▸ **STATED PROBLEM**: Find the line containing "base_plate();" and copy it exactly, along with every line after it up to and including the line containing "if empty is". Copy nothing else.

▽

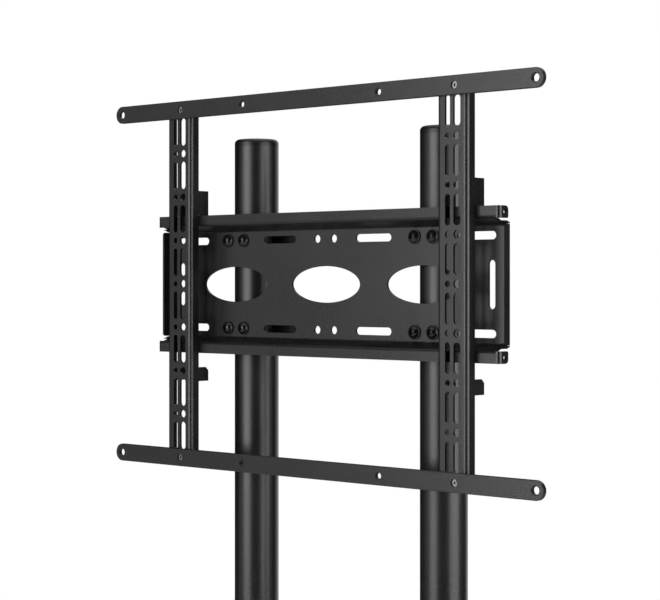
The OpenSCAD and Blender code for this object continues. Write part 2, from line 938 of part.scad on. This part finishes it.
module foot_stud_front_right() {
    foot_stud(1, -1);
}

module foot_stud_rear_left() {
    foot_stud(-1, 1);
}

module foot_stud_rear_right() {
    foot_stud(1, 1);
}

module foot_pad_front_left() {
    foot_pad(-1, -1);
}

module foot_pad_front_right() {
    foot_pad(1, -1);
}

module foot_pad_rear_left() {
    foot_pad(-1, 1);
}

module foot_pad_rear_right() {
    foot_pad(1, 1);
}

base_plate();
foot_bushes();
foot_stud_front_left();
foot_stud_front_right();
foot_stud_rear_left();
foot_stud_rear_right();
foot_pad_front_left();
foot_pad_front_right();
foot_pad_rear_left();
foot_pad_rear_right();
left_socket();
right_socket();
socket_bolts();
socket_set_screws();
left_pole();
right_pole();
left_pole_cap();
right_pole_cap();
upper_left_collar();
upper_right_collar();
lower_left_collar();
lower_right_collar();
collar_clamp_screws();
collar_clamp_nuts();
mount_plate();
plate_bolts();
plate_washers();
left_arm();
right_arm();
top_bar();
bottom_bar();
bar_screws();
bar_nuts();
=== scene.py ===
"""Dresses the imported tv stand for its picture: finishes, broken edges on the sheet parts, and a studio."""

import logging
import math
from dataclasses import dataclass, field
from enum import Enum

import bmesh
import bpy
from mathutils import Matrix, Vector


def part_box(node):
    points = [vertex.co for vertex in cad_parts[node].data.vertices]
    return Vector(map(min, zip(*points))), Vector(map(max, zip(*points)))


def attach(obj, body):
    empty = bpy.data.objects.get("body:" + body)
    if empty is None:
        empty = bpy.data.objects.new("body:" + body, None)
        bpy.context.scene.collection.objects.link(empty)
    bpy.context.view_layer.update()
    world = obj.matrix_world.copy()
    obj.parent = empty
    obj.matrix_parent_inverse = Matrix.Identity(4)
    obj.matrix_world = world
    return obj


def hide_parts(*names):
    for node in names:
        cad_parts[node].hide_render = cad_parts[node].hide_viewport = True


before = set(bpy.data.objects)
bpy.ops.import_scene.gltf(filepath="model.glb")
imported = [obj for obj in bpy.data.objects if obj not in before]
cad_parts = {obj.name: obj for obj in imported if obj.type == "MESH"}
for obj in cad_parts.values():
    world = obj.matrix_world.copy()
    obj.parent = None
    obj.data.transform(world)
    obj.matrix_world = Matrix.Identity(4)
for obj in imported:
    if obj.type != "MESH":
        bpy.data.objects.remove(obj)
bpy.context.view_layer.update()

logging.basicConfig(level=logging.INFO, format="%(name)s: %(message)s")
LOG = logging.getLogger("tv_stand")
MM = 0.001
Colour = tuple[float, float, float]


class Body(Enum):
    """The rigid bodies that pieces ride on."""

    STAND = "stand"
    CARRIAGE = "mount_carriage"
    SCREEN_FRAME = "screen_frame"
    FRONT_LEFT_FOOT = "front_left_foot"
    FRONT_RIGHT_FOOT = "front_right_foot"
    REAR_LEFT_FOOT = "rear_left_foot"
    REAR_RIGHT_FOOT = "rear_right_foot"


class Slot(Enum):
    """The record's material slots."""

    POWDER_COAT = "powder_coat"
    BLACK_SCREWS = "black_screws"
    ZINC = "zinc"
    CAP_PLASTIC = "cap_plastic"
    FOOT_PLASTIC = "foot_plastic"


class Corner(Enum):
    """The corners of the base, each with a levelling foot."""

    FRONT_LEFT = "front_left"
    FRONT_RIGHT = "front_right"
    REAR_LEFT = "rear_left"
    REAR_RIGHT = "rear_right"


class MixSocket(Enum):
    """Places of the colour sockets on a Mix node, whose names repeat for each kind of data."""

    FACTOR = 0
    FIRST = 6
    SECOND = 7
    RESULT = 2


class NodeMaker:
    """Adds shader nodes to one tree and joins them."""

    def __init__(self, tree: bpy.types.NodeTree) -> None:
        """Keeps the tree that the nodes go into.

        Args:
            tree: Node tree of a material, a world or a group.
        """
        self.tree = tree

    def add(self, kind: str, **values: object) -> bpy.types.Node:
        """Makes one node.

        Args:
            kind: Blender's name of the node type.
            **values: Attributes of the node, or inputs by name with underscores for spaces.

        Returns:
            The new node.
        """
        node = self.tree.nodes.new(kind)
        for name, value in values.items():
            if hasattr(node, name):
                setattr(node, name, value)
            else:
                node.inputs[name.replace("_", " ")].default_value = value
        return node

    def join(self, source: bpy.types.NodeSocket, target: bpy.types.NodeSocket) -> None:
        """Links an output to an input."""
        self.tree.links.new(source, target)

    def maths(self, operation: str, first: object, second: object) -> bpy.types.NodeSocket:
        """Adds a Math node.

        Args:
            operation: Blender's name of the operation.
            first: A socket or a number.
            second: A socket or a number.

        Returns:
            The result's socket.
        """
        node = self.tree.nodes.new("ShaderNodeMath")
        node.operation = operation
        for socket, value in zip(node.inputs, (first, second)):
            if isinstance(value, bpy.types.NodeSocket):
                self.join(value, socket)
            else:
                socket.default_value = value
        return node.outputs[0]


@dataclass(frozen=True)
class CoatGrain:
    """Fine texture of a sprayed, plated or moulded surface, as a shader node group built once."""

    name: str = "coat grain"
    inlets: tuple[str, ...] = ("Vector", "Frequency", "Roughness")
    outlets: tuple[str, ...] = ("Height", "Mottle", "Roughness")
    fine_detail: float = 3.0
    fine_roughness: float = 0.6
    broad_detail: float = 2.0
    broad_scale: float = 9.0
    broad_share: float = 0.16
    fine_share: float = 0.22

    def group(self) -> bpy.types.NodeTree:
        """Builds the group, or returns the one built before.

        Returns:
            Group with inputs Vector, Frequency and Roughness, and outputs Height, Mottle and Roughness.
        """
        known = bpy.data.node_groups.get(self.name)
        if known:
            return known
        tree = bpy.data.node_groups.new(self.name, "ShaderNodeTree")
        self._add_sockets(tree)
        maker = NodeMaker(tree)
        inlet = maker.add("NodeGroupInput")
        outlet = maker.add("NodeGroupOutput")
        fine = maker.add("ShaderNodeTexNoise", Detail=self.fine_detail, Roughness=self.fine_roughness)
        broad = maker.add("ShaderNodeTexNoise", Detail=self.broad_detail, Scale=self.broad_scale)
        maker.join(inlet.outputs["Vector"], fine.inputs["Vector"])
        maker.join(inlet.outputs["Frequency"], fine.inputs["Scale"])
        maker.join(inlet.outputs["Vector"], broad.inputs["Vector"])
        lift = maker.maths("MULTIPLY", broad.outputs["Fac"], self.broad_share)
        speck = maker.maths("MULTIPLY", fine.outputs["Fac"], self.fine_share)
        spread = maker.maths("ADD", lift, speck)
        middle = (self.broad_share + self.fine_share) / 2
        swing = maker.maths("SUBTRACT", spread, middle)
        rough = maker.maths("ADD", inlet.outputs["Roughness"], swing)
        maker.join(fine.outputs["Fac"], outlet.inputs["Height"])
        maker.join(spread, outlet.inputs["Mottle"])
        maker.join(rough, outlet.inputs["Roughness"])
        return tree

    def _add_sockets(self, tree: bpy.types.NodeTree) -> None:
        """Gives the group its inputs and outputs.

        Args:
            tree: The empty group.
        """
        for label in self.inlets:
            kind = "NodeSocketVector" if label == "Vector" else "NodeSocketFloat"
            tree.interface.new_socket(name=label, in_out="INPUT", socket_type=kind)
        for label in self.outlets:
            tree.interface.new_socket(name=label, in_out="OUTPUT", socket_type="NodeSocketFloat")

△

▸ **PROBLEM SOLUTION**:
base_plate();
foot_bushes();
foot_stud_front_left();
foot_stud_front_right();
foot_stud_rear_left();
foot_stud_rear_right();
foot_pad_front_left();
foot_pad_front_right();
foot_pad_rear_left();
foot_pad_rear_right();
left_socket();
right_socket();
socket_bolts();
socket_set_screws();
left_pole();
right_pole();
left_pole_cap();
right_pole_cap();
upper_left_collar();
upper_right_collar();
lower_left_collar();
lower_right_collar();
collar_clamp_screws();
collar_clamp_nuts();
mount_plate();
plate_bolts();
plate_washers();
left_arm();
right_arm();
top_bar();
bottom_bar();
bar_screws();
bar_nuts();
=== scene.py ===
"""Dresses the imported tv stand for its picture: finishes, broken edges on the sheet parts, and a studio."""

import logging
import math
from dataclasses import dataclass, field
from enum import Enum

import bmesh
import bpy
from mathutils import Matrix, Vector


def part_box(node):
    points = [vertex.co for vertex in cad_parts[node].data.vertices]
    return Vector(map(min, zip(*points))), Vector(map(max, zip(*points)))


def attach(obj, body):
    empty = bpy.data.objects.get("body:" + body)
    if empty is None:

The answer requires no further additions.